February is considered the month of love if for no other reason than it is the home of Valentine’s Day – the one holiday that reminds us to do something special for the ones we love. But love is one of those words in the English language that is used to describe how we feel about many different things. We love our friends and family, we love our pets, we love our homes, we love that outfit that makes us look skinny, we love that one pair of shoes, we love a particular sports team, we love a certain restaurant or type of food, we love our favorite band or musician, we love certain movies or TV shows, we love…you get the idea. We use that one word to describe a strong affection for people, places, things, and memories.
Let’s think about this for a moment. Do you love your family the same way you love that one pair of shoes or your favorite band? Most likely not. Yet in the English language we use the same word to describe how we feel about all these things. Is it any wonder that we have trouble communicating clearly about how we feel?

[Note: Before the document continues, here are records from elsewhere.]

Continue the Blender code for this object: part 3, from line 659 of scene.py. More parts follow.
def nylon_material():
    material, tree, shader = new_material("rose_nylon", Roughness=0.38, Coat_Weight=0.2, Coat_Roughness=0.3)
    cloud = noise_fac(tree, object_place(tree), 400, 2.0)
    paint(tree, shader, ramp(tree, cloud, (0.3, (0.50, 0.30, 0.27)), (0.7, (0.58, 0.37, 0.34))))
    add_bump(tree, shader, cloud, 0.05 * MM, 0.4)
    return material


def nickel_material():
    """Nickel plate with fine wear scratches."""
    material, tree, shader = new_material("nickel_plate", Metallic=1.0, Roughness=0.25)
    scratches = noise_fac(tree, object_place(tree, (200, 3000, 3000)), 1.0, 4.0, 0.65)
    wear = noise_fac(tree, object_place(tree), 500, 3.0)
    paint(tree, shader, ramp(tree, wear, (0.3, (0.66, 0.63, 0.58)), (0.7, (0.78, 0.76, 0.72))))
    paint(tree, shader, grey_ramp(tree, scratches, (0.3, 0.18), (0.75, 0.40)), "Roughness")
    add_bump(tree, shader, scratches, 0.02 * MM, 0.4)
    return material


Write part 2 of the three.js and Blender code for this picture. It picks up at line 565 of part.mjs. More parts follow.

Conversely, in the Greek language there are numerous words that mean love. There’s a distinction between, for example, love of a spouse, love of a parent, and love of a friend. Makes it a bit easier to be clear about your feelings when there are words that help differentiate the degrees or levels of love that exist.
With only one word to describe our love for someone or some thing, how we express that feeling becomes extremely important. How we show it and let it manifest itself in our lives makes a big difference. And because we all live such busy lives we are not usually consciously aware of how we express ourselves, in love or otherwise. Hence this week’s meditation questions. It’s important to periodically take time out to think about how we interact with others and express our feelings toward them, whether those are feelings of love, friendship, etc.
One of my favorite books is The Five Love Languages by Gary Chapman. The basis premise: We all have a dominant way in which we express love and we tend to want to receive love in that same manner. The problem is we all express love differently, so the chances of other people in your life “speaking” the same love language as you are pretty slim. And so we need to be able to identify and talk about how we express and receive love. Likewise we need to learn which love language those who are important to us speak, and work to meet them there. It’s not about a right or wrong way to express love, it’s about understanding the different ways we all do so in order for us to be more successful in our relationships.
Bottom line – Take the time, at least every once in a while, to stop and reflect on how you allow love to manifest itself in your life. Consider if you are on a path you are happy with or if it is time for a little adjustment. But above all, as this week’s quote reminds us, enjoy those tiny moments with that special person who brings a smile to your face and joy to your heart.